Well that has left us equally confused, as there was little by way of an explanation from Aberfeldy, but in reality, you don't need one.  This whisky (from a single cask, we think yielding 204 bottles) was released as a counterpoint to the installation.  Whisky, by its very nature is the vinyl equivalent of the spirit world -  it evolves as the drinker enjoys it, changing with the environment and the state of mind of the person consuming it.  

We've asked this question several times before, but how would you soundtrack your drinking experience? Do certain whiskies really taste better, or, to apply the #UNRAVEL analogy, tell a different story dependant on how a piece of music alters your mood??  

Hard to quantify, but sure as s**t, when I pull the dust jacket off a piece of vinyl, cue it up on the turntable and wait for that distinct, satisfying moment when the needle hits its surface, my senses start to open up like pores and there's definitely a moment of alchemy as you listen to the first few bars and take in the first tentative aromas, followed by that all revealing first sip.  

By the looks of things the chance to go and see #UNRAVEL for yourself has sadly passed (how come    we've only just heard about this now, when the exhibition it featured in finished in May!?) But, putting this aside, i'm just going to stick on a record  (The Big Come Up, by The Black Keys) and crack this open. Here's hoping that its profile fully #unravels...

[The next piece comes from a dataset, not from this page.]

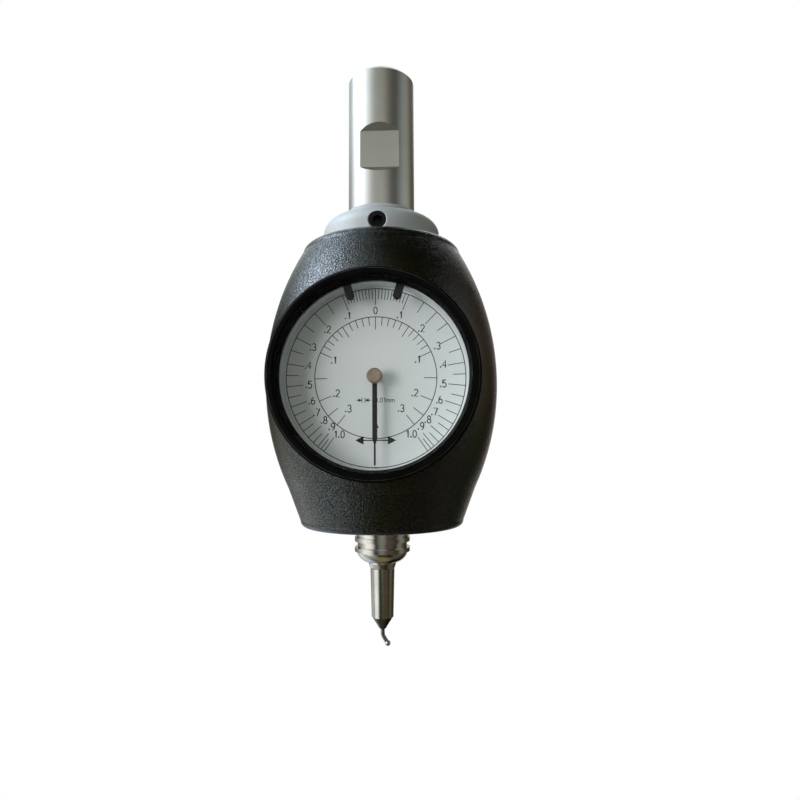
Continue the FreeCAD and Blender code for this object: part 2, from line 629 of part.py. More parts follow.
def clampScrews():
    tip = spigotDiameter / 2 - s.grooveDepth + s.seatPlay
    inner = spigotDiameter / 2 + s.seatPlay * 4
    outer = s.collarDiameter / 2 - s.clampScrewSink
    screws = []
    for index, angle in enumerate(around(s.clampScrewCount.number, -90)):
        x, y = onCircle(inner, angle)
        thread = doc.addObject("Part::Cylinder", f"ClampScrew{index}")
        bind(thread, "Radius", s.clampScrewDiameter / 2 - s.seatPlay)
        bind(thread, "Height", outer - inner)
        place(thread, x, y, -s.clampScrewDrop, radial(angle))
        point = doc.addObject("Part::Cylinder", f"ClampPoint{index}")
        bind(point, "Radius", s.clampPointDiameter / 2)
        bind(point, "Height", inner - tip)
        x, y = onCircle(tip, angle)
        place(point, x, y, -s.clampScrewDrop, radial(angle))
        screw = fused(f"ClampScrewSolid{index}", [thread, point])
        socket = doc.addObject("Part::Prism", f"ClampSocket{index}")
        socket.Polygon = 6
        bind(socket, "Circumradius", s.hexSocket / math.sqrt(3))
        bind(socket, "Height", s.hexSocketDepth + s.toolReach)
        x, y = onCircle(outer - s.hexSocketDepth, angle)
        place(socket, x, y, -s.clampScrewDrop, radial(angle))
        screws.append(cut(f"ClampScrewCut{index}", screw, [socket]))
    keep(group("ClampScrews", screws), "clamp_screws")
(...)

Aberfeldy -  #UNRAVEL Bottling  - single cask - 56.5% - NAS

Nose: Dusty books, white pepper and dried ginger, with a hint of winey oakiness. Some brazil nut/walnut dryness emerges further in. Water opens up the spiciness, with Indian five spice notes and a dusting of chilli.  

Palate: Big hitting notes of Oloroso, some rich dates, caramelised orange peel, a dusting of cocoa and some fresh fruit notes too, including a little wild raspberry and green apple peel. 

Finish:  An abundance of dried fruit stays on the palate, with a tiny hint of candied sweetness and golden syrup on the death.

Overall:  A really fine, bold whisky, which, like a great record, starts off with a bang, gets more introspective during the middle and then comes back in epic fashion at the end.